▶ RECORDED DATA
>>

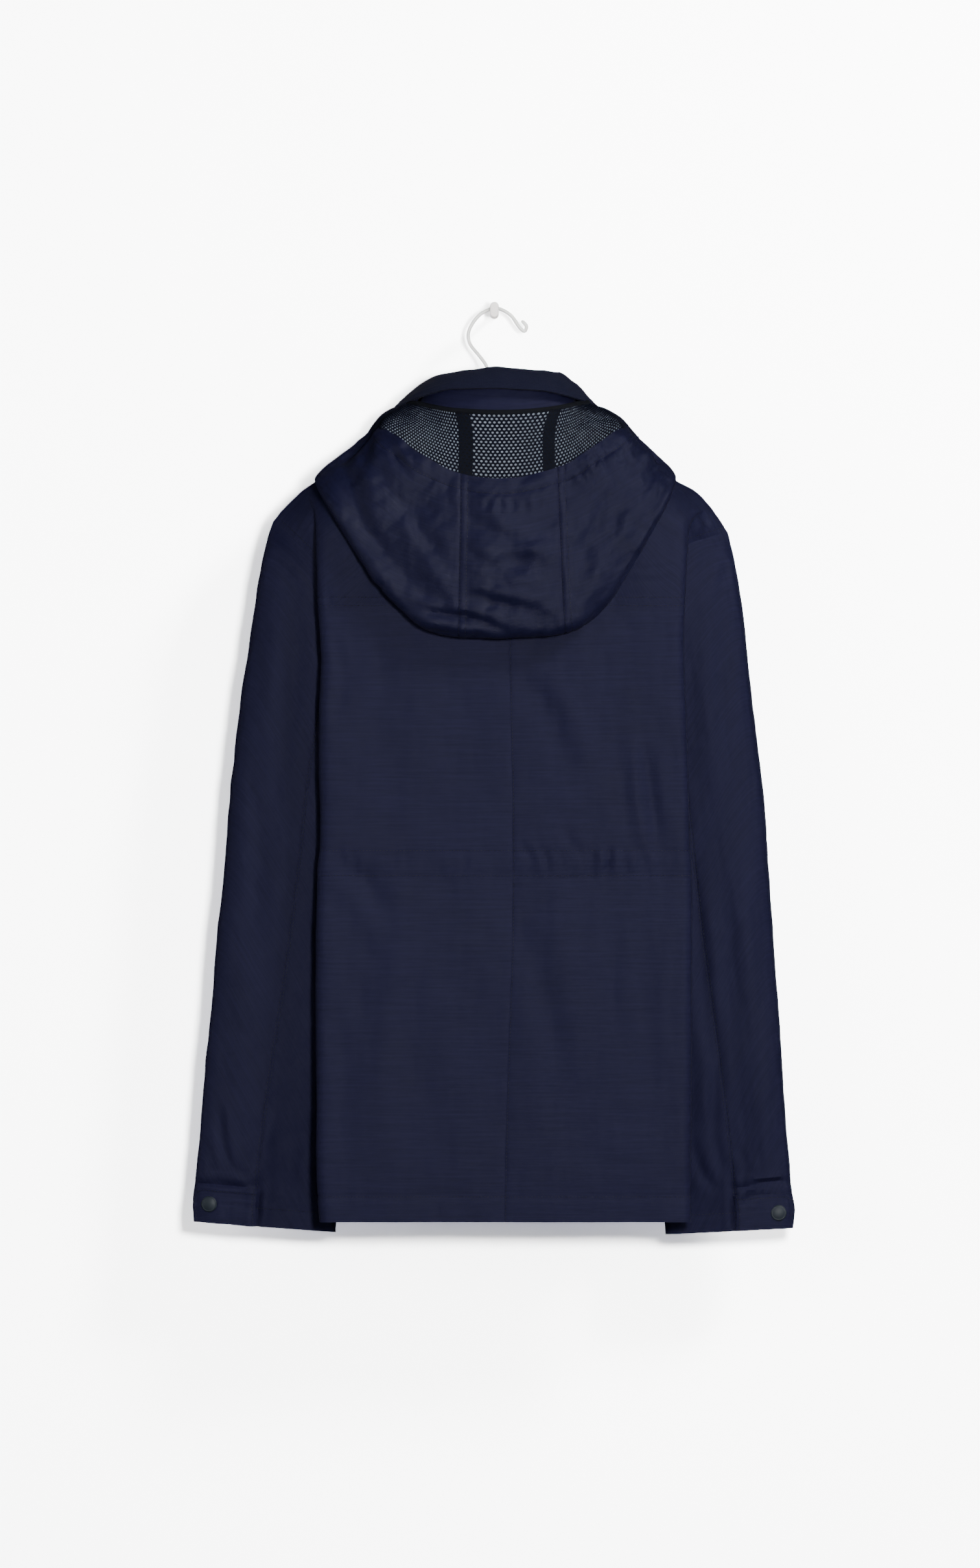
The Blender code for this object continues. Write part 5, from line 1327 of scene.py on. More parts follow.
def body_height(surface, creases, facing, seed):
    x, z = surface.points[..., 0], surface.points[..., 2]
    height = undulation(surface, amount=0.7, wave_x=90.0, wave_z=260.0, seed=seed)
    height += undulation(surface, amount=0.16, wave_x=16.0, wave_z=60.0, seed=seed + 1, waves=9)
    height += crumple(surface, amount=0.3, pitch=34.0, seed=seed + 2)
    height += crease_height(surface, creases, facing)
    rise = np.exp(-((z - (TUNNEL_TOP + TUNNEL_BOTTOM) / 2.0) / 8.5) ** 2)
    height += rise * (0.5 + 0.25 * np.sin(x * 2.0 * math.pi / 9.5) * np.sin(x * 2.0 * math.pi / 61.0 + 0.8))
    for at, number in ((TUNNEL_TOP, 11), (TUNNEL_BOTTOM, 12)):
        height += seam_height(np.abs(z - at), x, pucker=0.36, pitch=10.0, seed=seed + number, groove=0.25)
    height += seam_height(np.abs(z - HEM_STITCH), x, pucker=0.16, pitch=13.0, seed=seed + 13, groove=0.4)
    height += 0.25 * ease(-z, -HEM_STITCH, -HEM_STITCH + 2.0)
    return height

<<

▶ WHAT NEEDS TO BE DONE
Each line of the listing should be echoed back exactly.

▶ REPLY TO THE EXERCISE
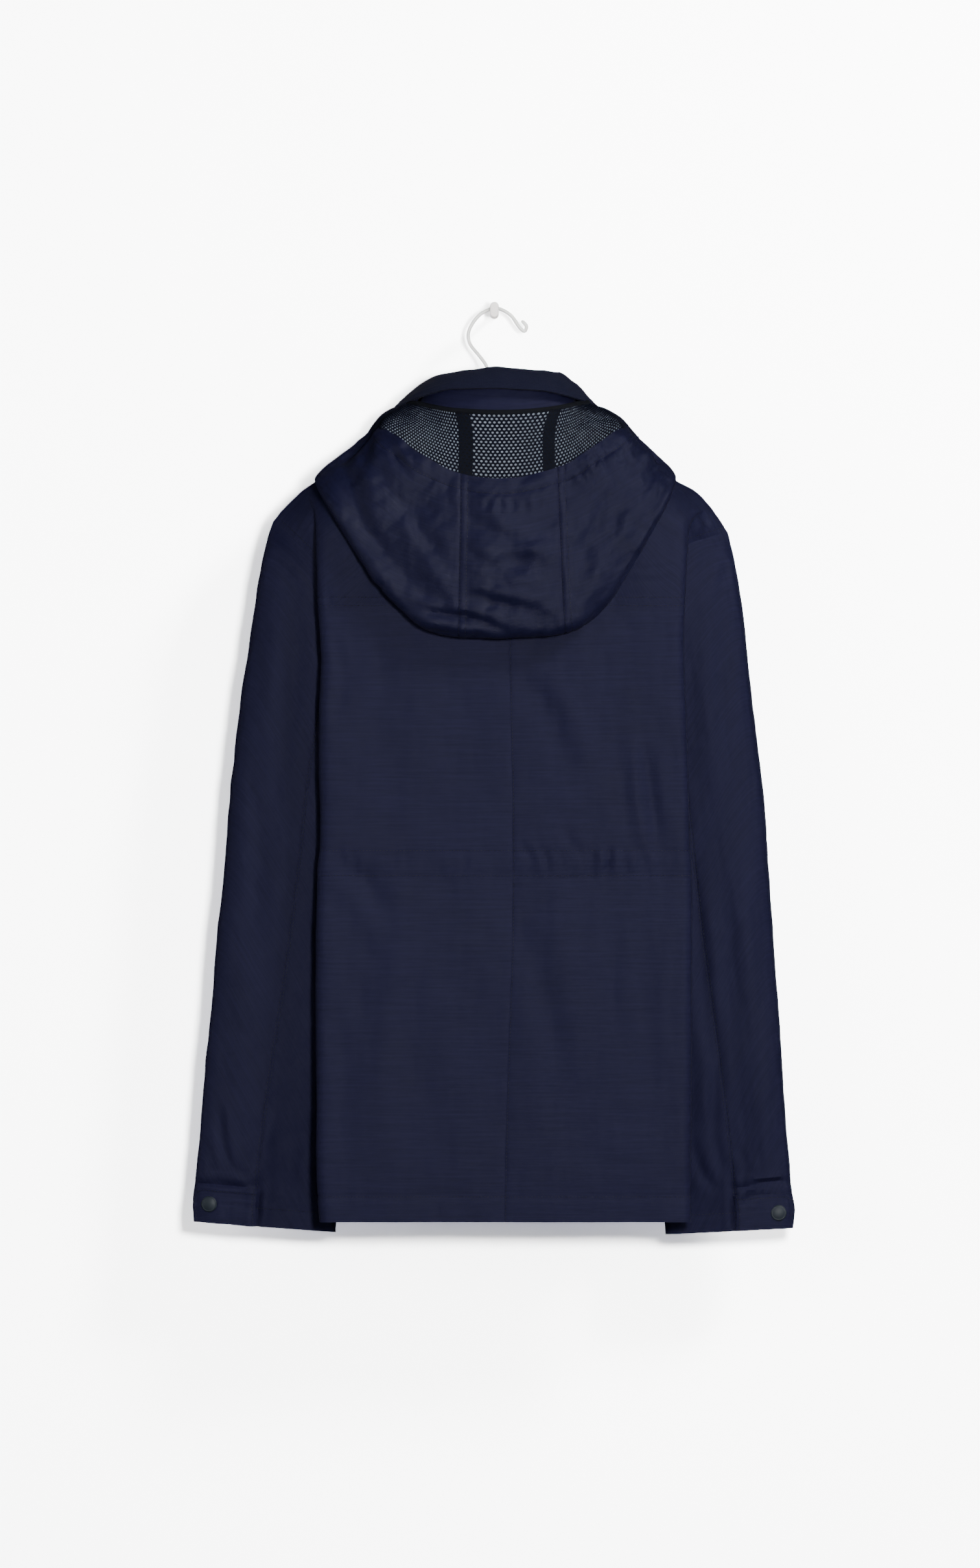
The Blender code for this object continues. Write part 5, from line 1327 of scene.py on. More parts follow.
def body_height(surface, creases, facing, seed):
    x, z = surface.points[..., 0], surface.points[..., 2]
    height = undulation(surface, amount=0.7, wave_x=90.0, wave_z=260.0, seed=seed)
    height += undulation(surface, amount=0.16, wave_x=16.0, wave_z=60.0, seed=seed + 1, waves=9)
    height += crumple(surface, amount=0.3, pitch=34.0, seed=seed + 2)
    height += crease_height(surface, creases, facing)
    rise = np.exp(-((z - (TUNNEL_TOP + TUNNEL_BOTTOM) / 2.0) / 8.5) ** 2)
    height += rise * (0.5 + 0.25 * np.sin(x * 2.0 * math.pi / 9.5) * np.sin(x * 2.0 * math.pi / 61.0 + 0.8))
    for at, number in ((TUNNEL_TOP, 11), (TUNNEL_BOTTOM, 12)):
        height += seam_height(np.abs(z - at), x, pucker=0.36, pitch=10.0, seed=seed + number, groove=0.25)
    height += seam_height(np.abs(z - HEM_STITCH), x, pucker=0.16, pitch=13.0, seed=seed + 13, groove=0.4)
    height += 0.25 * ease(-z, -HEM_STITCH, -HEM_STITCH + 2.0)
    return height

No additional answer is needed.